• WHAT YOU SHOULD DO
Find how many lines of the listing below include the word "part", then report the number by itself.
* Begin GIVEN MATERIAL *
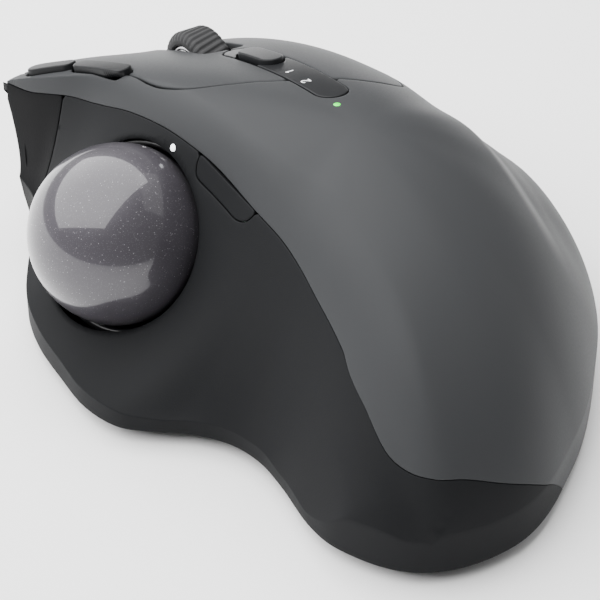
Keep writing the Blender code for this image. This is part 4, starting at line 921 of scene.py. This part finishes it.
class MOUSE_OT_wheel(bpy.types.Operator):
    """Builds the ribbed tyre and the polished rim of the scroll wheel"""
    bl_idname = "mouse.wheel"
    bl_label = "Scroll wheel"

    def execute(self, context):
        look = context.scene.mouse_look
        half = WHEEL_HALF
        inner = WHEEL_R * 0.76
        section = rounded([(-half, inner), (-half, WHEEL_R - 0.9), (-half + 0.9, WHEEL_R),
                           (half - 0.9, WHEEL_R), (half, WHEEL_R - 0.9), (half, inner)], 0.5, 5)
        dense = []
        for p, q in zip(section, np.roll(section, -1, axis=0)):
            n = max(1, int(np.linalg.norm(q - p) / 0.3))
            dense.append(p + (q - p) * np.linspace(0, 1, n, endpoint=False)[:, None])
        section = np.concatenate(dense)
        steps = 528
        points, tris = turned(WHEEL_AT, (1, 0, 0), section, steps, closed=True)
        a = np.tile(np.linspace(0.0, TAU, steps, endpoint=False), len(section))
        along = np.repeat(section[:, 0], steps)
        radius = np.repeat(section[:, 1], steps)
        wave = np.sin(look.rib_count * a + 1.1 * along)
        groove = smooth((0.25 - wave) / 0.7) * smooth((radius - inner - 0.8) / 1.0)
        spoke = points - WHEEL_AT
        spoke[:, 0] = 0.0
        spoke /= np.linalg.norm(spoke, axis=1, keepdims=True)
        points = points - spoke * (look.rib_depth * groove)[:, None]
        solid("wheel_ribbed_tyre", points, tris, "wheel", ["wheel_tyre"], "tyre_rubber")
        out = inner - 0.05
        side = [(0.5, out), (0.2, out - 0.6), (0.9, out - 2.0), (0.9, 2.6), (0.2, 2.2), (0.2, 1.12)]
        section = rounded([(half - a, r) for a, r in side] + [(a - half, r) for a, r in side[::-1]], 0.3, 5)
        rim = turned(WHEEL_AT, (1, 0, 0), section, 128, closed=True)
        solid("wheel_polished_rim", *rim, "wheel", ["wheel_rim"], "rim_polished")
        return {"FINISHED"}


class MOUSE_OT_casing(bpy.types.Operator):
    """Builds the lower casing"""
    bl_idname = "mouse.casing"
    bl_label = "Lower casing"

    def execute(self, context):
        bottom = 2.3
        th = np.linspace(0.0, TAU, 420, endpoint=False)
        deg = np.degrees(th)
        # Where the skirt covers it, the tray stands further in.
        cover = smooth((deg - 113.0) / 4.0) * (1.0 - smooth((deg - 352.0) / 8.0))
        # Under the main buttons the tray's rim stands lower, to leave room for their travel.
        drop = 0.3 + LIP_INSET + 1.5 * smooth((deg - 34.0) / 8.0) * (1.0 - smooth((deg - 112.0) / 5.0))
        lip_x, lip_y = plan(th, 0.0)
        rim = np.maximum(height(lip_x, lip_y) - drop, bottom + 2.4)
        soft = np.minimum(rim, (np.roll(rim, 5) + np.roll(rim, -5)) / 2)
        rim = np.where((deg > 106) & (deg < 132), soft, rim)
        foot = around(th, FOOT_IN[:, 0], FOOT_IN[:, 1])

        def front(x, z):
            """The farthest station the tray reaches: the slanted nose at its left corner, free beyond it."""
            return nose(z) + 30.0 * smooth((x + 24.0) / 16.0)

        rows = []
        for part in np.linspace(0.02, 1.0, 60):
            x, y = plan(th, foot + 1.1)
            y = np.minimum(y, front(x, bottom))
            rows.append(np.stack([MID[0] + (x - MID[0]) * part, MID[1] + (y - MID[1]) * part,
                                  np.full_like(x, bottom)], -1))
        for t in np.linspace(0.0, 1.0, 26)[1:]:
            turn = smooth(t / 0.12)
            inset = foot + 1.1 + (0.35 + 2.2 * cover - foot - 1.1) * (0.35 * turn + 0.65 * t**1.15)
            x, y = plan(th, inset)
            z = bottom + (rim - bottom) * (0.06 * smooth(t / 0.1) + 0.94 * t)
            rows.append(np.stack([x, np.minimum(y, front(x, z)), z], -1))
        grid = np.array(rows)
        n = len(th)
        i = np.arange(n)
        fan = np.stack([np.full(n, grid.shape[0] * n), (i + 1) % n, i], -1)
        points = np.concatenate([grid.reshape(-1, 3), [[MID[0], MID[1], bottom]]])
        tris = np.concatenate([woven(grid.shape[0], n), fan])

        def field(p):
            slot = WHEEL_AT[0] - SLOT_HALF, WHEEL_AT[0] + SLOT_HALF
            rooms = [from_block(p, (slot[0], 45.6, 14.0), (slot[1], 90.0, 90.0)),
                     from_block(p, (11.7, 50.0, 11.2), (20.1, 90.0, 15.0)),
                     from_block(p, (-9.4, -57.5, -1.0), (2.0, -53.5, 7.0))]
            rooms += [from_block(p, (35.0, y - 2.9, -1.0), (47.4, y + 2.9, 5.9)) for y in (-13.0, 3.0)]
            return np.minimum.reduce(rooms)

        panel("casing_tray", (points, tris), field, "body", ["lower_casing"], "casing_matte", FINE_EDGE, 1.5)
        return {"FINISHED"}


class MOUSE_PT_panel(bpy.types.Panel):
    """Lists the mouse's pieces and settings"""
    bl_label = "Trackball mouse"
    bl_idname = "MOUSE_PT_panel"
    bl_space_type = "VIEW_3D"
    bl_region_type = "UI"
    bl_category = "Mouse"

    def draw(self, context):
        for name in MouseLook.__annotations__:
            self.layout.prop(context.scene.mouse_look, name)
        for operator in OPERATORS:
            self.layout.operator(operator.bl_idname)


OPERATORS = (MOUSE_OT_stage, MOUSE_OT_finishes, MOUSE_OT_shell, MOUSE_OT_keys, MOUSE_OT_ball, MOUSE_OT_wheel,
             MOUSE_OT_casing)


def register():
    for cls in (MouseLook, *OPERATORS, MOUSE_PT_panel):
        bpy.utils.register_class(cls)
    bpy.types.Scene.mouse_look = bpy.props.PointerProperty(type=MouseLook)


def unregister():
    del bpy.types.Scene.mouse_look
    for cls in (MOUSE_PT_panel, *reversed(OPERATORS), MouseLook):
        bpy.utils.unregister_class(cls)


def main():
    register()
    for operator in OPERATORS:
        family, name = operator.bl_idname.split(".")
        getattr(getattr(bpy.ops, family), name)()


if __name__ == "__main__":
    main()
* End GIVEN MATERIAL *
• WRITTEN SOLUTION
3